More information on the various connector-options can be found on the download section of each antenna.
The antenna offers the opportunity to receive the signal from an outdoor environment which is not prone to the multi-path fading experienced in an indoor environment.
There is a 10-20 dB advantage when receiving the signal in an outdoor open space environment as compared to a cluttered indoors. This together with the antenna gain provides anything between 20-30 dB gain when using an external antenna even if the antenna gain is only 11 dBi.
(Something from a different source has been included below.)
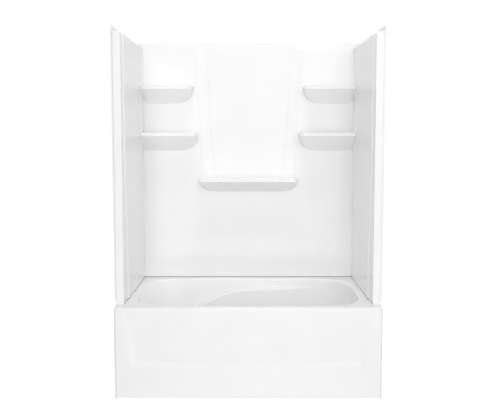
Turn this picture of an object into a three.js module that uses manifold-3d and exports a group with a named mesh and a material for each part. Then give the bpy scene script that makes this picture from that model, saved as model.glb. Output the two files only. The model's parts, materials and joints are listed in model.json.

So the received signal will be better than -80dBm.
Provided that you are within the 3G/LTE signal range a suitable antenna will provide you with higher data rates as your signal to noise ratio is increased, thus a better transfer rate can be achieved.
A high gain antenna mounted outside in a fixed position aligned with the relevant base station will give you best possible performance and result in a more stable signal.
Please bear in mind that the 3G/LTE data rate will also be affected by the number of subscribers online at a particular time, so don’t be surprised if throughput varies during the day. Also, rain, trees and metal obstacles can influence your throughput rate.
To find the best solution to increase throughput and signal speed with an antenna several dimensions should be considered.
Indoor / outdoor:
If you can mount it, a suitable outdoor antenna can deliver much better performance
Directional (panel, LPDA) or omnidirectional antenna:
If you are in a remote area where the direction of the next base station can be clearly identified, it is best to use a directional antenna and align it with the base station.
If you are in an (urban) area where there are different signal sources and/or you are working with different providers an omnidirectional antenna offers the better and more flexible solution.
High or low gain:
In general – the higher the gain the better. But gain correlates with size of an antenna so typically there are limits. Further, if you are in an area with very strong signal strengths, a lower gain antenna may work better.